Scan the records below for the line containing "place('pot', makePot(), 'pot');" and the line containing "obj.matrix_world = world". Copy both, plus every line between, exactly.

--- TASK INPUT ---

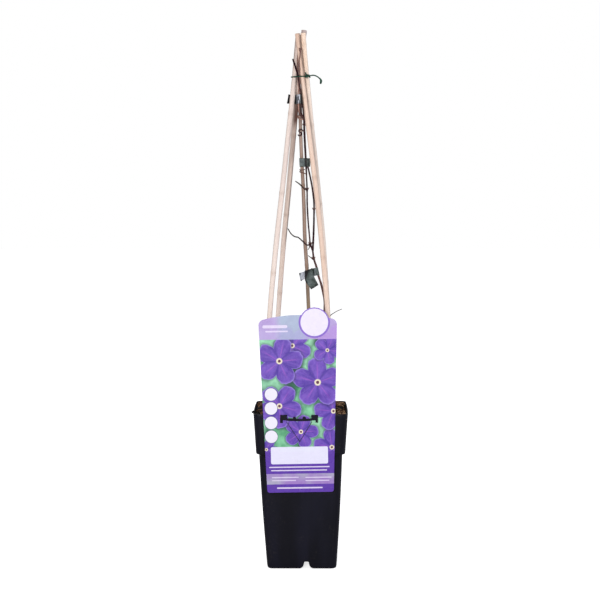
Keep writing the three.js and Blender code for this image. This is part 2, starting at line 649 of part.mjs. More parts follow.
/** A tape that binds some canes and shoots, with its flaps. */
function makeTape({ z, tall, canes, shoots, flaps }) {
  const rises = [-tall / 2, 0, tall / 2];
  const levels = rises.map((rise) => circlesAt([z + rise], canes, shoots));
  const mean = (circles, axis) => circles.reduce((sum, circle) => sum + circle[axis], 0) / circles.length;
  const slant = [0, 1].map((axis) => (mean(levels[2], axis) - mean(levels[0], axis)) / tall);
  const circles = levels.flatMap((level, i) => (
    level.map(([x, y, radius]) => [x - slant[0] * rises[i], y - slant[1] * rises[i], radius])));
  const solids = flaps.map(({ angle, root, corners, ends }) => {
    if (corners) return tapeFlap([corners[0], ...ends, corners[1]]);
    const [x, y] = bandPoint(circles, angle);
    const [upper, lower] = root.map((rise) => [x + slant[0] * rise, y + slant[1] * rise, z + rise]);
    return tapeFlap([upper, ...ends, lower]);
  });
  return fuse([tapeBand(circles, slant, z, tall), ...solids]);
}

// ---- Assembly ----------------------------------------------------------------------------------

const MATERIALS = {
  pot: { color: 0x15161b, roughness: 0.45 },
  soil: { color: 0x2c1d14, roughness: 0.95 },
  label: { color: 0x7a56b8, roughness: 0.3 },
  cane: { color: 0xe2c3a4, roughness: 0.55 },
  centreCane: { color: 0xa5836a, roughness: 0.65 },
  stem: { color: 0x3a2128, roughness: 0.7 },
  wire: { color: 0x0f4a38, roughness: 0.4 },
  tape: { color: 0x46554f, roughness: 0.5 },
};

const whole = new THREE.Group();
// The pieces are drawn round the pot's axis; the whole is centred on its own depth, hooks included.
whole.position.y = (HOOK_FRONT - RIM_HALF) / 2;

function place(name, solid, material) {
  const finish = new THREE.MeshStandardMaterial({ metalness: 0, ...MATERIALS[material] });
  const mesh = new THREE.Mesh(geometryOf(solid), finish);
  mesh.name = name;
  whole.add(mesh);
}

place('pot', makePot(), 'pot');
place('soil', makeSoil(), 'soil');
place('label', makeLabel(), 'label');
for (const name of Object.keys(CANES)) {
  place(name, caneSolid(name), name === 'cane_centre' ? 'centreCane' : 'cane');
}
place('clematis', makePlant(), 'stem');
place('wire_tie', makeWire(), 'wire');
for (const [name, tape] of Object.entries(TAPES)) {
  place(name, makeTape(tape), 'tape');
}

export default whole;
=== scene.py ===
"""Looks for a young, leafless climber, tied to bamboo canes in a tall square nursery pot.

Metres, +Z up, and the label faces -Y. New pieces are grids of points that numpy works out as whole
arrays: a profile carried round the pot, a section carried along a cane, a stem or a wire, or a
height over the potting mix. Shapes are drawn in millimetres on the pot's own axis, as in the CAD
source, and settle() carries them into the frame.
"""
import math

import bpy
import numpy as np
from mathutils import Matrix, Vector


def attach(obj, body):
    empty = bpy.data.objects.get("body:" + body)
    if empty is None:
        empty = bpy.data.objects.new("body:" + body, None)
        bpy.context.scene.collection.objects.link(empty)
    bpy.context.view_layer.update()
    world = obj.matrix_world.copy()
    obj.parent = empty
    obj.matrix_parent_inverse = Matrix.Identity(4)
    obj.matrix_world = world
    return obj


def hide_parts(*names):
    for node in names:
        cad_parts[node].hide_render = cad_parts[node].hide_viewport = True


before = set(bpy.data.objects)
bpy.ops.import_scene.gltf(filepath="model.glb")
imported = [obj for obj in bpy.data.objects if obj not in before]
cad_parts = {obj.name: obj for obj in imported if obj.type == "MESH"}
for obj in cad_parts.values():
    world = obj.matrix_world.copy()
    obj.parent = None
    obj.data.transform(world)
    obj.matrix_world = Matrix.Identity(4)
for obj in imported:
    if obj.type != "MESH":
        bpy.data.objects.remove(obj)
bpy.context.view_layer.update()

# ---- Sizes, in millimetres --------------------------------------------------------------------------

MM = 0.001
AXIS_Y = 1.45                     # the pot's axis stands this far behind the frame's origin

RIM_HALF = 65.0
RIM_BOW = 1.0                     # how far the sides at -X and +X bow out between the corners
POT_HEIGHT = 220.0
COLLAR_FOOT_HALF = 61.4
COLLAR_BOTTOM = 163.2
BODY_TOP_HALF = 57.5
BODY_BULGE = 0.8                  # how far the mix pushes the body's walls out at half their height
BASE_HALF = 48.1
BASE_SHIFT = 1.7
WALL = 1.2
CORNER = 8.0
EDGE = 1.6
HEEL = 3.0
FRONT_BOW = 0.5                   # how far the body's front and back bow out at half their height

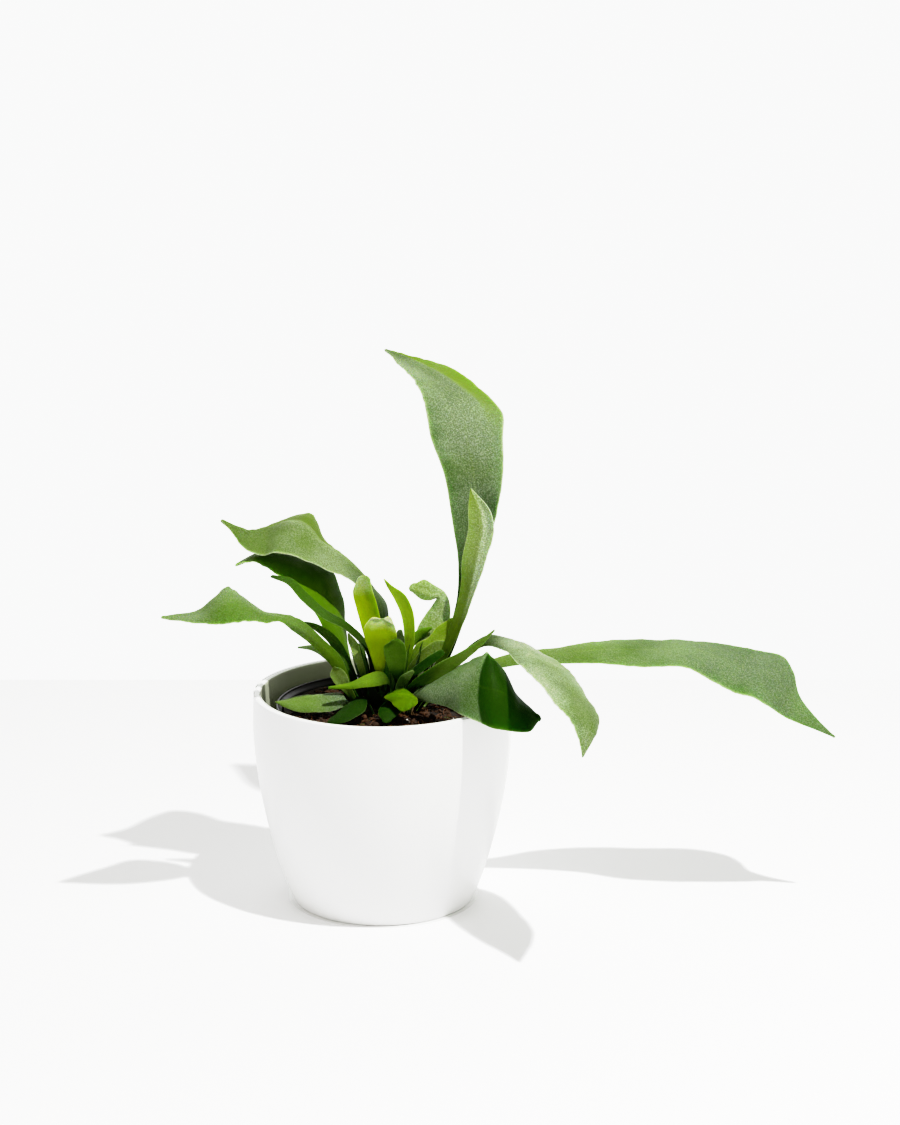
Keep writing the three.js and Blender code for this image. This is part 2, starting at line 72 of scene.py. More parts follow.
def along_curve(points, t):
    """The point at t, counted in points, on a smooth curve through all the points."""
    last = len(points) - 1
    i = min(int(t), last - 1)
    before = points[i - 1] if i > 0 else points[0] * 2 - points[1]
    after = points[i + 2] if i + 2 <= last else points[last] * 2 - points[last - 1]
    return catmull(before, points[i], points[i + 1], after, t - i)


def on_ball(tilt, angle):
    """The way out from a ball's centre, at this tilt from straight up and this angle around."""
    return Vector((math.sin(tilt) * math.cos(angle), math.sin(tilt) * math.sin(angle), math.cos(tilt)))


def scaled(way, amounts):
    return Vector((way.x * amounts.x, way.y * amounts.y, way.z * amounts.z))


def new_object(name, vertices, faces, material, smooth=True):
    mesh = bpy.data.meshes.new(name)
    mesh.from_pydata([tuple(v) for v in vertices], [], faces)
    mesh.validate()
    if smooth:
        mesh.shade_smooth()
    mesh.materials.append(material)
    piece = bpy.data.objects.new(name, mesh)
    bpy.context.scene.collection.objects.link(piece)
    return piece


def store(piece, name, values):
    """Keeps one number per vertex on the mesh, for its material to read."""
    layer = piece.data.attributes.new(name, "FLOAT", "POINT")
    layer.data.foreach_set("value", values)


def slot_of(node):
    for subpart in frame["record"]["subparts"]:
        if subpart["node"] == node:
            return subpart["material_slot"]
    return node


def stand_for(piece, node):
    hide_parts(node)
    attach(piece, "root")


def add_detail(piece):
    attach(piece, "root")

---

### ANSWER IN FULL
place('pot', makePot(), 'pot');
place('soil', makeSoil(), 'soil');
place('label', makeLabel(), 'label');
for (const name of Object.keys(CANES)) {
  place(name, caneSolid(name), name === 'cane_centre' ? 'centreCane' : 'cane');
}
place('clematis', makePlant(), 'stem');
place('wire_tie', makeWire(), 'wire');
for (const [name, tape] of Object.entries(TAPES)) {
  place(name, makeTape(tape), 'tape');
}

export default whole;
=== scene.py ===
"""Looks for a young, leafless climber, tied to bamboo canes in a tall square nursery pot.

Metres, +Z up, and the label faces -Y. New pieces are grids of points that numpy works out as whole
arrays: a profile carried round the pot, a section carried along a cane, a stem or a wire, or a
height over the potting mix. Shapes are drawn in millimetres on the pot's own axis, as in the CAD
source, and settle() carries them into the frame.
"""
import math

import bpy
import numpy as np
from mathutils import Matrix, Vector


def attach(obj, body):
    empty = bpy.data.objects.get("body:" + body)
    if empty is None:
        empty = bpy.data.objects.new("body:" + body, None)
        bpy.context.scene.collection.objects.link(empty)
    bpy.context.view_layer.update()
    world = obj.matrix_world.copy()
    obj.parent = empty
    obj.matrix_parent_inverse = Matrix.Identity(4)
    obj.matrix_world = world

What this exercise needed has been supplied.